Wednesday, June 9, 2010

Here We Aren't, So Quickly

It has arrived. The New Yorker's double fiction issue. And I know it's incredibly obvious for me to write about JSF's story, but you know what, he hasn't published any fiction in YEARS, and its very exciting after a memoir about vegetarianism and some random editing work. No, I haven't read Eating Animals, and yes, I know I should.

His latest short story, 'Here We Aren't, So Quickly,' opens with a nervous energy similar to that in Extremely Loud and Everything is Illuminated. So much so that I got anxious reading the online version after work on Monday in fear of hating it (would there be anything worse!?) and waited an entire day for my paper copy to arrive to finish the story.

LUCKILY for the sake of my own sanity, after 2-3 paragraphs you will understand his prose, fall head over heels with its tone, and have tears streaming down your face at the final paragraph for the sheer beauty of it all. (It doesn't take much.)

It's the story of a lifetime and a relationship not unlike Didion's pedestrian heartpouring in The Year of Magical Thinking-- a review of the everyday made extraordinary, and the regret that comes with missing it. It's told through a sentence structure that you'll want to underline like we did in college, in hopes of adding it's brilliance to our own DNA. A yellow highlighter in place of originality, I suppose. A taste:

"I was always watching movie trailers on my computer. You were always wiping surfaces. I was always hearing my father's laugh and never remembering his face. You broke every one's heart until you suddenly couldn't [...] At a certain point you became convinced that you were always reading yesterday's newspaper. At a certain point I stopped agonizing over being understood, and became over-reliant on my car's G.P.S You couldn't tolerate trace amounts of jelly in the peanut butter jar. I couldn't tolerate gratuitously boisterous laughter. At a certain point I could stare without pretext or apology. Isn't it funny that if God were to reveal and explain Himself, the majority of the world would necessarily be disappointed? At a certain point you stopped wearing sunscreen."

Jonathan, you ol' sap!

Also online you will find an absolute treat-- along with lovely little line drawing portraits, each of the '20 under 40' authors answered a brief questionnaire. FUN!

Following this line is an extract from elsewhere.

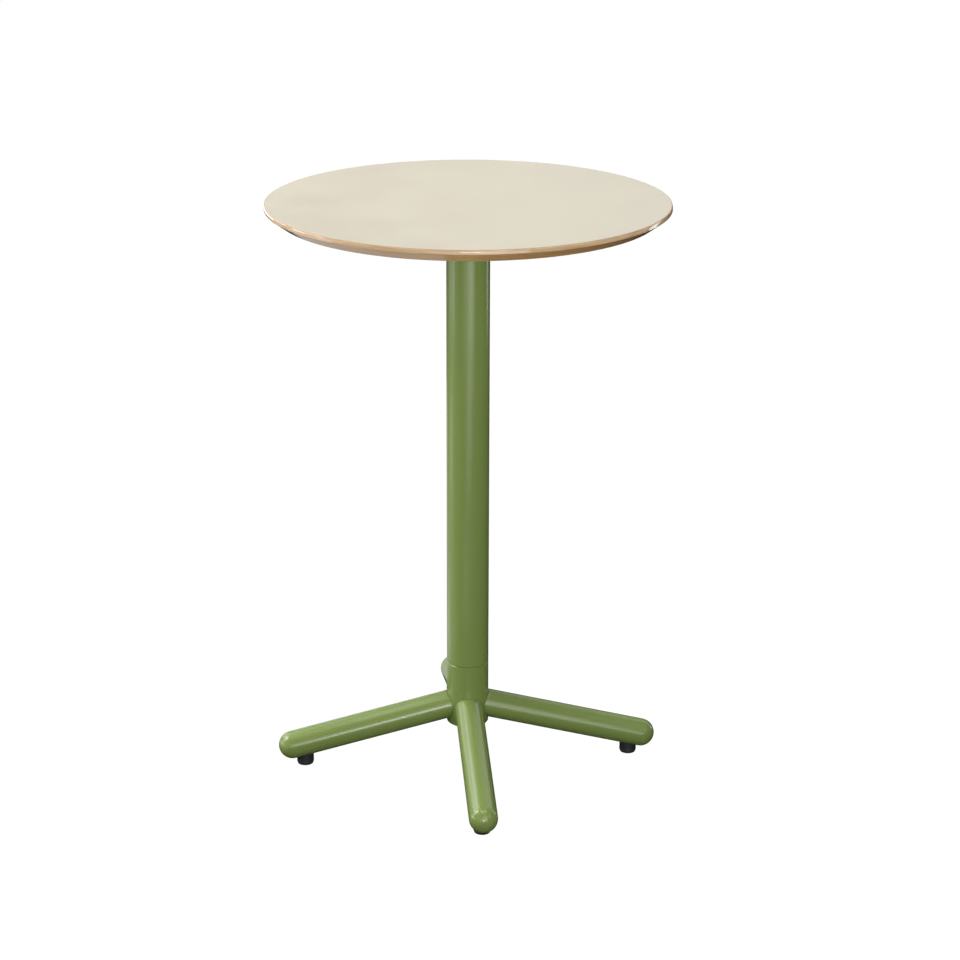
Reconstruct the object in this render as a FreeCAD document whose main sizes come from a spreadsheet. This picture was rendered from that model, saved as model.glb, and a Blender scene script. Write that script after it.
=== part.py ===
import FreeCAD, Part
import math
import os
import re

import Sketcher

# Standing meeting table: a round bar-height top on one steel column with four sloping legs.
# Frame: origin on the floor under the column, +Z up, the front leg towards -Y. Millimetres.
# The frame stands on four levelling feet, shown screwed right in.

doc = FreeCAD.newDocument("StandingMeetingTable")

# Driving sizes. Lengths in mm, angles in degrees.
driving_sizes = {
    # tabletop
    "table_height": 1050.0,
    "top_diameter": 700.0,
    "board_thickness": 22.0,
    "sheet_thickness": 0.8,
    "band_depth": 7.7,          # top face to the start of the reverse bevel
    "bevel_inset": 22.2,        # how far the bevel runs in, measured at the underside
    "arris_inset": 2.4,         # how far the top face ends inside the widest line
    "crown_inset": 0.7,         # the same for the board's own upper face
    "crown_depth": 4.6,         # top face down to where the rounding meets the upright band
    # joint between the top and the mounting plate
    "plate_diameter": 320.0,
    "plate_thickness": 6.0,
    "plate_chamfer": 2.0,
    "screw_edge_distance": 25.0,
    "screw_count": 8,
    "screw_diameter": 6.0,
    "screw_clearance": 0.3,
    "screw_engagement": 9.2,    # in the insert
    "screw_head_diameter": 12.0,
    "screw_head_height": 3.3,
    "insert_wall": 2.0,
    "insert_length": 14.0,
    # column and hub
    "column_diameter": 76.1,
    "column_wall": 3.0,
    "hub_rise": 77.2,           # where the legs' centre lines meet, up to the seam
    "hub_lip": 5.6,             # hub below the legs' lowest line on it
    "seam_chamfer": 1.1,
    "hub_edge_chamfer": 1.0,
    # inside the hub joint
    "spigot_clearance": 0.05,
    "spigot_wall": 4.0,
    "spigot_rise": 60.0,        # above the seam
    "spigot_drop": 40.0,        # below the seam
    "spigot_chamfer": 1.5,
    "hub_plate_thickness": 8.0,
    "foot_disc_gap": 1.0,       # spigot's upper end to the disc in the column
    "foot_disc_thickness": 12.0,
    "bolt_diameter": 12.0,
    "bolt_clearance": 0.5,
    "bolt_engagement": 8.5,     # in the column's disc
    "bolt_head_width": 18.0,    # across the flats
    "bolt_head_height": 7.5,
    "washer_diameter": 24.0,
    "washer_thickness": 2.5,
    "plug_recess": 1.5,
    "plug_floor": 2.5,
    "plug_skirt": 14.0,
    "plug_wall": 2.0,
    "plug_chamfer": 0.8,
    # legs
    "leg_diameter": 50.8,
    "leg_wall": 2.0,
    "leg_slope": 14.0,
    "dome_reach": 323.0,        # column's centre line to the dome's centre, level
    "dome_height": 36.8,        # floor to the dome's centre
    "cap_land": 7.0,            # end piece's skirt beyond the socket
    # levelling feet
    "foot_setback": 23.0,       # dome's centre back to the foot's centre line, level
    "knob_diameter": 31.0,
    "knob_height": 37.0,
    "knob_edge_chamfer": 1.0,
    "knob_rim_chamfer": 1.0,
    "socket_clearance": 0.4,
    "socket_wall": 1.2,
    "socket_boss": 12.0,
    "stop_clearance": 0.3,
    "stud_diameter": 8.0,
    "stud_clearance": 0.05,
    "stud_rise": 20.0,          # above the knob
    "stud_floor": 5.0,          # knob's floor under the stud
    "stud_chamfer": 1.0,
    "sole_diameter": 28.5,
    "sole_thickness": 3.0,
    "sole_chamfer": 0.8,
    "swivel_gap": 0.2,
    "peg_diameter": 10.0,
    "peg_height": 1.6,
    "peg_clearance": 0.08,
}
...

While JSF's answers were perfectly satisfying, it was his wife, Nicole Krauss, who said it best. When asked what makes a piece of fiction work, she answered, "It's the ability to remind us of ourselves, of who we are in our essence, and at the same time deliver a revelation." And let me tell you, no one does it better than Krauss.... Except maybe Foer.

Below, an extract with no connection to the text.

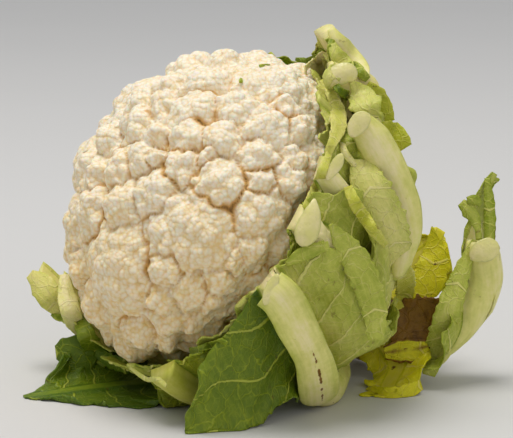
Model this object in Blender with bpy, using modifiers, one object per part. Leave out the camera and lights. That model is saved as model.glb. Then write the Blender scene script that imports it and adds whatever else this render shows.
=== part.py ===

NEXT UP, Krauss's short story in the June 28th issue. And if you still aren't convinced to read The NYer's fiction, MIGHT I REMIND YOU that in past issues, Krauss's short story The Last Words on Earth eventually turned into The History of Love, and Jon's The Very Ridged Search turned into Everything is Illuminated. They know what they're talking about, those editors over there at Big Bad Conde Nast. So we should probably do our part, and listen.